Funder collaborative awards $12.1 million for equity in biomedicine
The Doris Duke Charitable Foundation, in collaboration with the American Heart Association, the Burroughs Wellcome Fund, and the John Templeton, Rita Allen, and Walder foundations, has announced grants totaling $12.1 million in support of early-career faculty at U.S. medical schools.
Grants were awarded through the COVID-19 Fund to Retain Clinical Scientists (FRCS) program, the nation’s largest funding collaborative aimed at advancing equity in the biomedical sciences by supporting policies, practices, and processes that advance the research productivity and retention of early-career faculty who face growing family caregiving responsibilities due to the COVID-19 pandemic. Twenty-two medical schools and their affiliated hospitals will receive grants of $550,000 each to deploy programs that provide eligible faculty who are experiencing periods of caregiving crisis with supplemental support for their research, such as hiring administrative personnel, statisticians, and technicians. The funding is expected to enable at least two hundred and fifty researchers to keep their important work on track while tending to the needs of their families.
Recipient institutions include Boston University, Emory University, Ohio State University, UT Southwestern Medical Center, University of Alabama at Birmingham, University of Pittsburgh, University of Utah, and Vanderbilt University Medical Center/Meharry Medical College.

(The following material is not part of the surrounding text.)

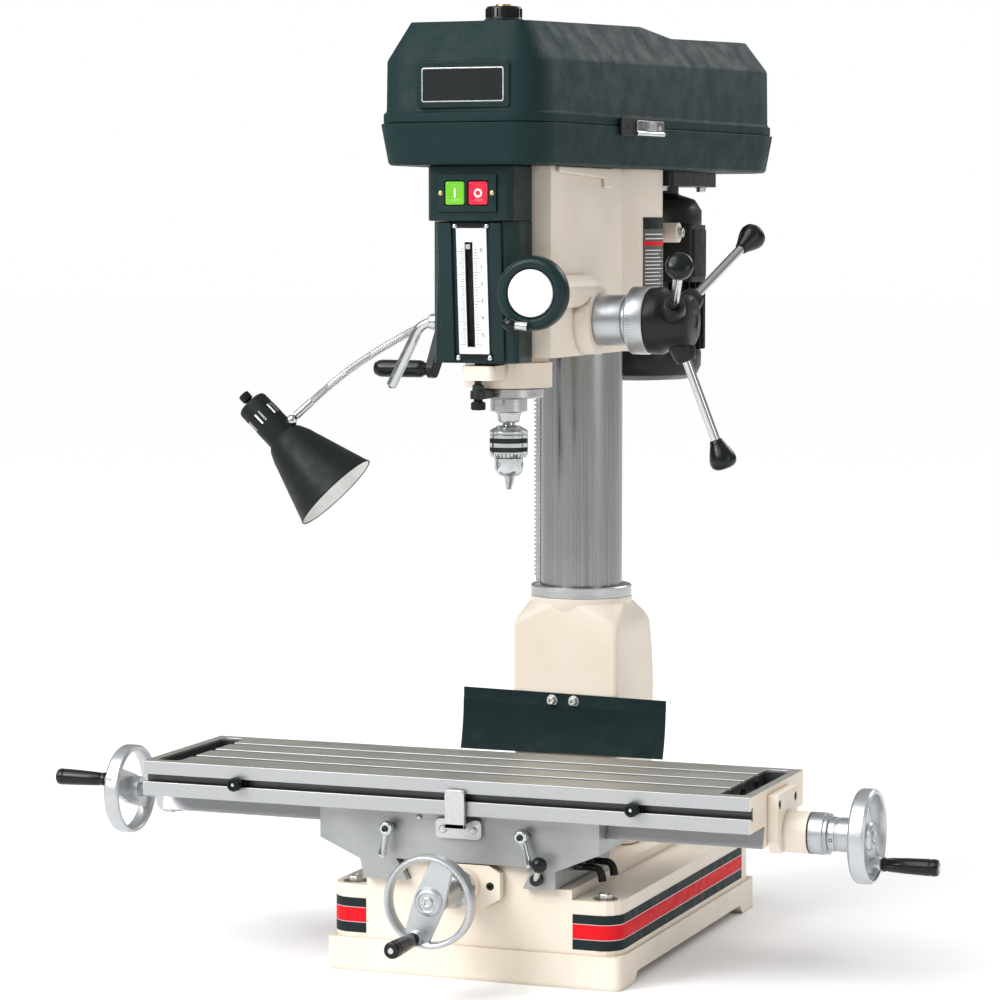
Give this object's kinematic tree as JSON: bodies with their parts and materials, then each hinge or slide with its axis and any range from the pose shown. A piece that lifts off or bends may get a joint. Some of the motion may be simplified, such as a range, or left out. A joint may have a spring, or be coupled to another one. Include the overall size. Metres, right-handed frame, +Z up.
{
  "type": "vertical milling machine",
  "caption": "Bench mill and drill with a round column, cross-slide table with handwheels, belt-driven swivelling head, drill chuck, coarse and fine quill feed, and work lamp.",
  "frame": {"origin": "on the floor, where the column's axis meets the underside of the base", "axes": "+X along the table to the operator's right, +Y to the back of the machine, +Z up the column"},
  "size_m": [1.222, 1.0692, 1.275],
  "materials": {
    "ivory_paint": "satin enamel on cast iron",
    "green_paint": "fine textured enamel",
    "black_paint": "semi-gloss enamel",
    "ground_steel": "ground",
    "machined_iron": "machined and scraped",
    "chrome": "bright plated",
    "alloy": "cast and turned",
    "black_plastic": "moulded",
    "guard_rubber": "matte sheet",
    "belt_rubber": "fabric-backed",
    "green_button": "gloss",
    "red_button": "gloss",
    "lamp_glass": "frosted"
  },
  "bodies": {
    "base": {"base_casting": "ivory_paint", "pedestal": "ivory_paint", "column": "ground_steel", "chip_guard": "guard_rubber", "cross_bracket": "ivory_paint"},
    "rack": {"column_rack": "ground_steel"},
    "saddle": {"saddle": "machined_iron"},
    "table_lock_left": {"table_lock_left": "ground_steel"},
    "table_lock_right": {"table_lock_right": "ground_steel"},
    "saddle_lock_front": {"saddle_lock_front": "black_paint"},
    "saddle_lock_rear": {"saddle_lock_rear": "black_paint"},
    "saddle_ball_lever": {"saddle_ball_lever": "black_plastic"},
    "table": {"table": "machined_iron", "left_bracket": "ivory_paint", "right_bracket": "ivory_paint"},
    "stop_dog_left": {"stop_dog_left": "black_paint"},
    "stop_dog_right": {"stop_dog_right": "black_paint"},
    "long_feed": {"long_screw": "ground_steel", "long_dial": "ground_steel", "left_wheel": "alloy", "right_wheel": "alloy"},
    "left_grip": {"left_grip": "black_plastic"},
    "right_grip": {"right_grip": "black_plastic"},
    "cross_feed": {"cross_screw": "ground_steel", "cross_dial": "ground_steel", "cross_wheel": "alloy"},
    "cross_grip": {"cross_grip": "black_plastic"},
    "head": {"head_casting": "ivory_paint", "front_cover": "green_paint", "scale_plate": "ground_steel", "switch_box": "green_paint", "belt_tray": "green_paint", "motor": "black_paint", "lamp_neck": "chrome", "front_belt": "belt_rubber", "rear_belt": "belt_rubber"},
    "start_button": {"start_button": "green_button"},
    "stop_button": {"stop_button": "red_button"},
    "lid": {"belt_lid": "green_paint"},
    "latch": {"lid_latch": "chrome"},
    "spindle_drive": {"spindle_pulley": "alloy"},
    "idler": {"idler_pulley": "alloy"},
    "motor_rotor": {"motor_pulley": "alloy"},
    "quill": {"quill": "ground_steel", "depth_stop": "ground_steel"},
    "spindle": {"spindle": "ground_steel", "chuck_body": "ground_steel"},
    "chuck_sleeve": {"chuck_sleeve": "ground_steel"},
    "coarse_feed": {"feed_dial": "alloy", "feed_hub": "black_plastic", "feed_spoke_1": "chrome", "feed_spoke_2": "chrome", "feed_spoke_3": "chrome"},
    "fine_feed": {"fine_wheel": "green_paint"},
    "lift": {"lift_crank": "black_paint"},
    "lift_grip": {"lift_grip": "black_plastic"},
    "quill_lock": {"quill_lock": "chrome"},
    "lamp": {"lamp_shade": "black_paint", "lamp_bulb": "lamp_glass"},
    "lamp_switch": {"lamp_switch": "black_plastic"}
  },
  "joints": [
    {"name": "saddle_slide", "type": "slide", "parent": "base", "child": "saddle", "axis": [0, 1, 0], "range_m": [-0.08, 0.097]},
    {"name": "cross_feed_turn", "type": "hinge", "parent": "base", "child": "cross_feed", "pos_m": [-0.005, -0.56, 0.128], "axis": [0, 1, 0], "range_deg": [-11338.6, 13748.1]},
    {"name": "cross_grip_spin", "type": "hinge", "parent": "cross_feed", "child": "cross_grip", "pos_m": [-0.02244, -0.6, 0.08008], "axis": [0, 1, 0], "continuous": true},
    {"name": "table_slide", "type": "slide", "parent": "saddle", "child": "table", "axis": [1, 0, 0], "range_m": [-0.172, 0.24]},
    {"name": "long_feed_turn", "type": "hinge", "parent": "table", "child": "long_feed", "pos_m": [0.511, -0.352, 0.21], "axis": [1, 0, 0], "range_deg": [-24378, 34015.8]},
    {"name": "right_grip_spin", "type": "hinge", "parent": "long_feed", "child": "right_grip", "pos_m": [0.554, -0.32131, 0.16927], "axis": [1, 0, 0], "continuous": true},
    {"name": "left_grip_spin", "type": "hinge", "parent": "long_feed", "child": "left_grip", "pos_m": [-0.577, -0.39929, 0.22911], "axis": [1, 0, 0], "continuous": true},
    {"name": "table_lock_left_turn", "type": "hinge", "parent": "saddle", "child": "table_lock_left", "pos_m": [-0.107, -0.45, 0.199], "axis": [0, 1, 0], "range_deg": [0, 60]},
    {"name": "table_lock_right_turn", "type": "hinge", "parent": "saddle", "child": "table_lock_right", "pos_m": [0.081, -0.45, 0.199], "axis": [0, 1, 0], "range_deg": [0, 60]},
    {"name": "saddle_lock_front_turn", "type": "hinge", "parent": "saddle", "child": "saddle_lock_front", "pos_m": [0.1263, -0.365, 0.1475], "axis": [1, 0, 0], "range_deg": [-45, 0]},
    {"name": "saddle_lock_rear_turn", "type": "hinge", "parent": "saddle", "child": "saddle_lock_rear", "pos_m": [0.1263, -0.318, 0.1475], "axis": [1, 0, 0], "range_deg": [-45, 0]},
    {"name": "ball_lever_turn", "type": "hinge", "parent": "saddle", "child": "saddle_ball_lever", "pos_m": [0.097, -0.445, 0.142], "axis": [0, 1, 0], "range_deg": [0, 45]},
    {"name": "stop_dog_left_slide", "type": "slide", "parent": "table", "child": "stop_dog_left", "axis": [1, 0, 0], "range_m": [-0.1, 0.03]},
    {"name": "stop_dog_right_slide", "type": "slide", "parent": "table", "child": "stop_dog_right", "axis": [1, 0, 0], "range_m": [0, 0.13]},
    {"name": "head_swivel", "type": "hinge", "parent": "base", "child": "rack", "pos_m": [0, 0, 0.472], "axis": [0, 0, 1], "range_deg": [-180, 180]},
    {"name": "head_lift", "type": "slide", "parent": "rack", "child": "head", "axis": [0, 0, -1], "range_m": [0, 0.14]},
    {"name": "lift_crank_turn", "type": "hinge", "parent": "head", "child": "lift", "pos_m": [-0.14, -0.15, 0.85], "axis": [-1, 0, 0], "range_deg": [0, 7937.1]},
    {"name": "lift_grip_spin", "type": "hinge", "parent": "lift", "child": "lift_grip", "pos_m": [-0.19, -0.2, 0.789], "axis": [1, 0, 0], "continuous": true},
    {"name": "quill_slide", "type": "slide", "parent": "head", "child": "quill", "axis": [0, 0, -1], "range_m": [0, 0.127]},
    {"name": "coarse_feed_turn", "type": "hinge", "parent": "head", "child": "coarse_feed", "pos_m": [0.16, -0.23, 0.859], "axis": [1, 0, 0], "range_deg": [0, 449.17], "stiffness_Nm_per_rad": 0.3, "springref_deg": -458.37},
    {"name": "fine_feed_turn", "type": "hinge", "parent": "head", "child": "fine_feed", "pos_m": [0.086, -0.4, 0.898], "axis": [0, 1, 0], "range_deg": [0, 17966.83]},
    {"name": "spindle_spin", "type": "hinge", "parent": "quill", "child": "spindle", "pos_m": [0, -0.29, 0.8], "axis": [0, 0, 1], "continuous": true},
    {"name": "chuck_sleeve_turn", "type": "hinge", "parent": "spindle", "child": "chuck_sleeve", "pos_m": [0, -0.29, 0.69], "axis": [0, 0, 1], "range_deg": [0, 1440]},
    {"name": "motor_spin", "type": "hinge", "parent": "head", "child": "motor_rotor", "pos_m": [0, 0.245, 1.1], "axis": [0, 0, 1], "continuous": true},
    {"name": "idler_spin", "type": "hinge", "parent": "head", "child": "idler", "pos_m": [0, -0.04, 1.1], "axis": [0, 0, 1], "continuous": true},
    {"name": "spindle_drive_spin", "type": "hinge", "parent": "head", "child": "spindle_drive", "pos_m": [0, -0.29, 1.1], "axis": [0, 0, 1], "continuous": true},
    {"name": "lid_hinge", "type": "hinge", "parent": "head", "child": "lid", "pos_m": [-0.158, 0, 1.116], "axis": [0, -1, 0], "range_deg": [0, 90]},
    {"name": "latch_turn", "type": "hinge", "parent": "head", "child": "latch", "pos_m": [0.1411, -0.1303, 1.105], "axis": [0.1149, 0.9934, 0], "range_deg": [0, 90]},
    {"name": "start_press", "type": "slide", "parent": "head", "child": "start_button", "axis": [0, 1, 0], "range_m": [0, 0.004], "stiffness_N_per_m": 600, "springref_m": -0.002},
    {"name": "stop_press", "type": "slide", "parent": "head", "child": "stop_button", "axis": [0, 1, 0], "range_m": [0, 0.004], "stiffness_N_per_m": 600, "springref_m": -0.002},
    {"name": "quill_lock_turn", "type": "hinge", "parent": "head", "child": "quill_lock", "pos_m": [-0.09, -0.33, 0.857], "axis": [1, 0, 0], "range_deg": [-50, 0]},
    {"name": "lamp_tilt", "type": "hinge", "parent": "head", "child": "lamp", "pos_m": [-0.30226, -0.32102, 0.72162], "axis": [0, 1, 0], "range_deg": [-25, 25]},
    {"name": "lamp_switch_turn", "type": "hinge", "parent": "lamp", "child": "lamp_switch", "pos_m": [-0.36646, -0.32634, 0.75046], "axis": [0.7048, 0.0806, -0.7048], "range_deg": [0, 90]}
  ],
  "couplings": [
    {"joint": "cross_feed_turn", "follows": "saddle_slide", "rad_per_m": 2473.7},
    {"joint": "long_feed_turn", "follows": "table_slide", "rad_per_m": 2473.7},
    {"joint": "lift_crank_turn", "follows": "head_lift", "rad_per_m": 989.48},
    {"joint": "quill_slide", "follows": "coarse_feed_turn", "m_per_rad": 0.0162},
    {"joint": "fine_feed_turn", "follows": "coarse_feed_turn", "ratio": 40},
    {"joint": "idler_spin", "follows": "motor_spin", "ratio": 0.5},
    {"joint": "spindle_drive_spin", "follows": "motor_spin", "ratio": 0.40323},
    {"joint": "spindle_spin", "follows": "motor_spin", "ratio": 0.40323}
  ]
}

According to FRCS, the pandemic has exacerbated the caregiving demands often borne disproportionately by women and people of color. The sciences have been especially hard hit, putting at risk decades of gains in greater representation of women in those fields. Even before the pandemic, studies pointed to unsupported family caregiving as a likely factor behind the loss of more than 40 percent of early-career physicians at their first full-time faculty appointments at academic medical schools within ten years, and COVID-19 has led to bioscience researchers, especially those with dependents, spending as much as 40 percent less time on research, while a National Academies of Sciences survey of women faculty found that 58 percent of respondents faced childcare or eldercare demands and most were shouldering a majority of school and childcare responsibilities.